A 66-year-old male presented with
fever and
erythema at our hospital, and leukoerythroblastosis,
anemia,
thrombocytopenia, and multiple low-density lesions in the moderately
enlarged spleen were detected. Skin tissue revealed CD8+ T cells with the expression of cytotoxic molecule markers involving fat lobules, and subcutaneous
panniculitis T-cell lymphoma (SPTCL) was diagnosed. The bone marrow displayed no infiltration of lymphoid
tumor cells, but
hyperplasia of granulocytes and megakaryocytes with grade 2 stromal
fibrosis. In addition, the bone marrow exhibited diffuse 18F-fluorodeoxyglucose (FDG) accumulation on FDG positron-emission tomography/computed tomography (FDG-PET/CT). Although
chemotherapy improved SPTCL, the patient died from
leukocytosis with leukoerythroblastosis. We obtained negative results for the JAK2 V617F mutation, and CD34+ cells were elevated in the bone marrow compared with the levels at initial examination.
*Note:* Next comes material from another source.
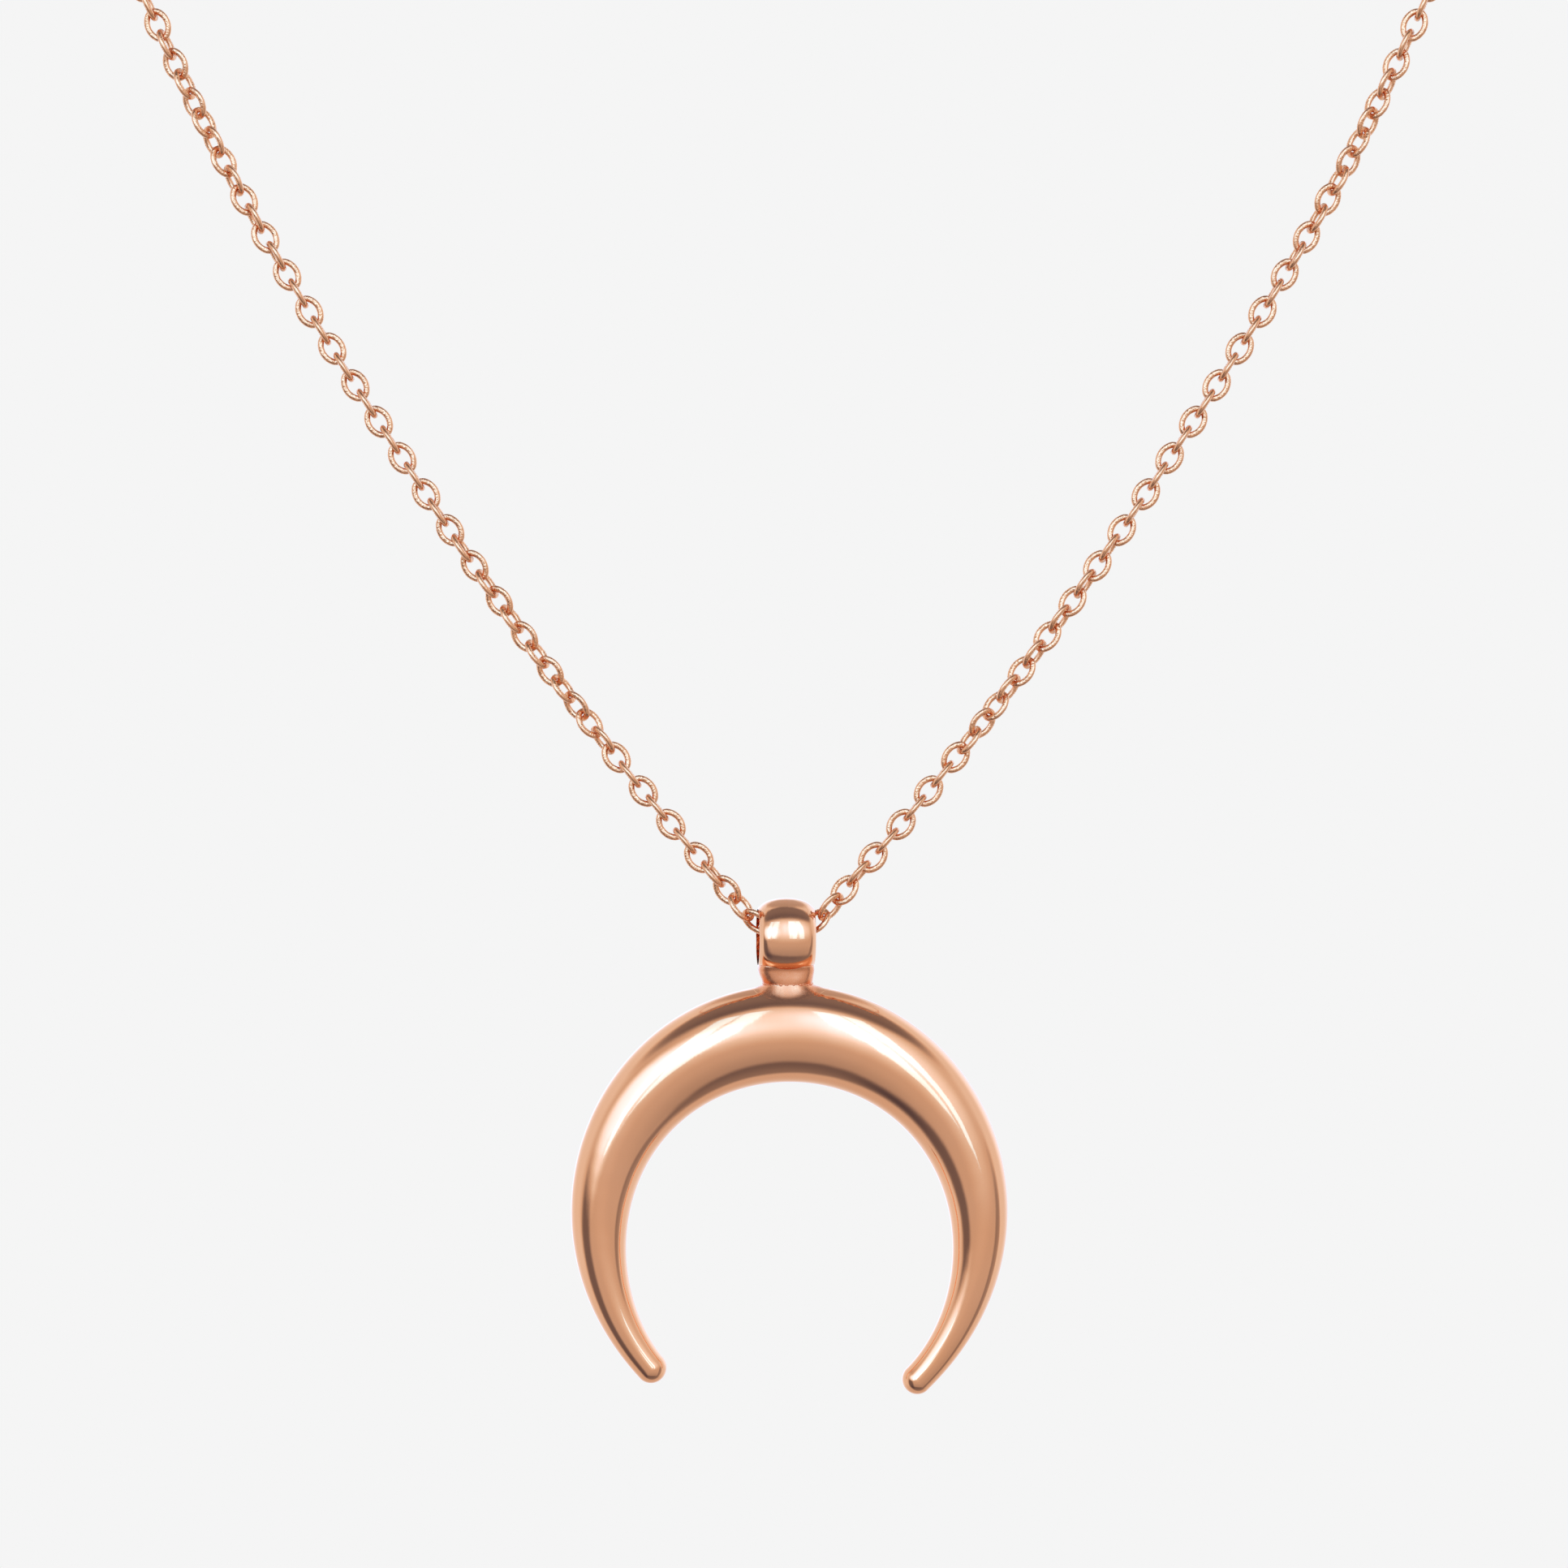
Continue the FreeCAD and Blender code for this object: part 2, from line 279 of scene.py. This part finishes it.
def make_world():
    world = bpy.data.worlds.new("studio")
    bpy.context.scene.world = world
    world.use_nodes = True
    n = Nodes(world.node_tree)
    direction = n.add("ShaderNodeTexCoord").outputs["Generated"]
    split = n.add("ShaderNodeSeparateXYZ", {0: direction})
    back = split.outputs["Y"]
    up = split.outputs["Z"]
    light = n.ramp(back, -0.5, 0.0, 0.65, 1.0)
    light = n.math("ADD", light, n.ramp(back, 0.3, 0.9, 0.0, 0.20))
    light = n.math("MULTIPLY", light, n.ramp(up, -0.9, -0.3, 0.7, 1.0))
    for (right, high), size, soft, keep in DARK_CARDS:
        shade = patch(n, direction, towards(right, high), size, soft)
        light = n.math("MULTIPLY", light, n.ramp(shade, 0, 1, 1.0, keep))
    for (right, high), size, soft, power in BRIGHT_BOXES:
        glow = patch(n, direction, towards(right, high), size, soft)
        light = n.math("ADD", light, n.math("MULTIPLY", glow, power))
    strong = n.math("MAXIMUM", n.math("SUBTRACT", light, GLARE), 0.0)
    weak = n.math("MAXIMUM", n.math("SUBTRACT", 1.0, light), 0.0)
    red = n.math("SUBTRACT", light, n.math("MULTIPLY", strong, RED_LOSS))
    gain = n.math("ADD", n.math("MULTIPLY", strong, BLUE_GAIN), 1.0)
    blue = n.math("MULTIPLY", light, gain)
    blue = n.math("ADD", blue, n.math("MULTIPLY", weak, SHADE_BLUE))
    red = n.math("MINIMUM", red, RED_MOST)
    channels = {"Red": red, "Green": light, "Blue": blue}
    colour = n.add("ShaderNodeCombineColor", channels)
    studio = n.add("ShaderNodeBackground", {"Color": colour.outputs["Color"]})
    paper = n.add("ShaderNodeBackground", {"Color": PAPER + (1,)})
    seen = n.add("ShaderNodeLightPath").outputs["Is Camera Ray"]
    both = n.add(
        "ShaderNodeMixShader",
        {0: seen, 1: studio.outputs[0], 2: paper.outputs[0]},
    )
    n.add("ShaderNodeOutputWorld", {"Surface": both.outputs[0]})


def make_strip(name, right):
    """A tall narrow soft box, turned to the bail."""
    middle = (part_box("bail")[0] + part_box("bail")[1]) / 2
    data = bpy.data.lights.new(name, "AREA")
    data.shape = "RECTANGLE"
    data.size, data.size_y = STRIP_SIZE
    data.energy = STRIP_WATTS
    data.color = STRIP_COLOUR
    lamp = bpy.data.objects.new(name, data)
    direction = towards(right, STRIP_RISE)
    lamp.location = middle + direction * STRIP_DISTANCE
    lamp.rotation_euler = direction.to_track_quat("Z", "Y").to_euler()
    lamp.visible_camera = False
    bpy.context.collection.objects.link(lamp)


def make_floor():
    low = cad_low.z - FLOOR_DROP
    bpy.ops.mesh.primitive_circle_add(
        vertices=96, radius=FLOOR_R, fill_type="NGON", location=(0, 0, low)
    )
    floor = bpy.context.object
    floor.name = "floor"
    paint = bpy.data.materials.new("pale_floor")
    paint.use_nodes = True
    n = Nodes(paint.node_tree)
    glow = n.add("ShaderNodeEmission", {"Color": PAPER + (1,)})
    n.add("ShaderNodeOutputMaterial", {"Surface": glow.outputs[0]})
    floor.data.materials.append(paint)
    floor.visible_glossy = False
    floor.visible_diffuse = False


# ---------------------------------------------------------------- materials


def metal(name, colour, gloss, wave, grain, hammer=0, unshaded_colour=None):
    """Polished metal: gloss is (low, high) roughness. In microns, wave is how much
    the polish leaves the surface uneven, grain how deep the fine marks are and hammer
    how deep the struck facets are. A thin edge can fade to another colour. On the
    solder this takes the painted shade and painted reflection away towards the plain rose
    gold."""
    paint = bpy.data.materials.new(name)
    paint.use_nodes = True
    n = Nodes(paint.node_tree)
    place = n.add("ShaderNodeTexCoord").outputs["Object"]
    swelling = {"Vector": place, "Scale": SWELL_SCALE, "Detail": 2.0}
    broad = n.add("ShaderNodeTexNoise", swelling)
    fine = n.add("ShaderNodeTexNoise", {"Vector": place, "Scale": FINE_SCALE, "Detail": 3.0})
    drawn = n.add(
        "ShaderNodeMapping",
        {"Vector": place, "Scale": DRAWN_SCALE, "Rotation": (0.3, 0.5, 0.8)},
    )
    marks = n.add(
        "ShaderNodeTexNoise",
        {"Vector": drawn.outputs["Vector"], "Scale": 1.0, "Detail": 2.0},
    )
    warm = tuple(c * f for c, f in zip(colour, (1.0, 0.96, 0.90))) + (1,)
    pale = tuple(min(1, c * f) for c, f in zip(colour, (1.0, 1.04, 1.10))) + (1,)
    tint = n.add(
        "ShaderNodeMix",
        {"Factor": broad.outputs["Fac"], 6: warm, 7: pale},
        data_type="RGBA",
    )
    rough = n.ramp(fine.outputs["Fac"], 0.3, 0.7, gloss[0], gloss[1])
    base = tint.outputs[2]
    # Out on the thin foot, the painted shade and painted reflection in the base colour fade
    # to the plain colour
    if unshaded_colour:
        thin = n.add("ShaderNodeAttribute", attribute_name="thin").outputs["Fac"]
        thin = n.ramp(thin, 0.25, 0.85, 0.0, 1.0)
        base = n.add(
            "ShaderNodeMix",
            {"Factor": thin, 6: base, 7: unshaded_colour + (1,)},
            data_type="RGBA",
        ).outputs[2]
        rough = n.math("MULTIPLY", rough, n.ramp(thin, 0, 1, 1.0, 0.45))
    swell = n.add(
        "ShaderNodeBump",
        {"Height": broad.outputs["Fac"], "Distance": wave * 1e-6, "Strength": 1.0},
    )
    scratch = n.add(
        "ShaderNodeBump",
        {
            "Height": marks.outputs["Fac"],
            "Distance": grain * 1e-6,
            "Strength": 1.0,
            "Normal": swell.outputs["Normal"],
        },
    )
    normal = scratch.outputs["Normal"]
    if hammer:
        struck = n.add("ShaderNodeAttribute", attribute_name="hammered").outputs["Fac"]
        cells = n.add(
            "ShaderNodeTexVoronoi",
            {"Vector": place, "Scale": FACET_SCALE},
            feature="SMOOTH_F1",
        )
        height = n.math("MULTIPLY", cells.outputs["Distance"], struck)
        normal = n.add(
            "ShaderNodeBump",
            {"Height": height, "Distance": hammer * 1e-6, "Strength": 1.0, "Normal": normal},
        ).outputs["Normal"]
    shader = n.add(
        "ShaderNodeBsdfPrincipled",
        {"Base Color": base, "Metallic": 1.0, "Roughness": rough, "Normal": normal},
    )
    n.add("ShaderNodeOutputMaterial", {"Surface": shader.outputs[0]})
    return paint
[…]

The final diagnosis was concurrent
myelodysplastic syndrome (MDS) with
fibrosis and SPTCL. This report highlights that it is essential to consider MDS or other myeloproliferative
neoplasms (MPN) as possible complications when
malignant lymphoma complicates
myelofibrosis in the absence of bone marrow infiltration of
lymphoma cells. Perhaps, the assessment of clonal markers of MPN and FDG accumulation patterns in the bone marrow by FDG-PET/CT could enable differentiation.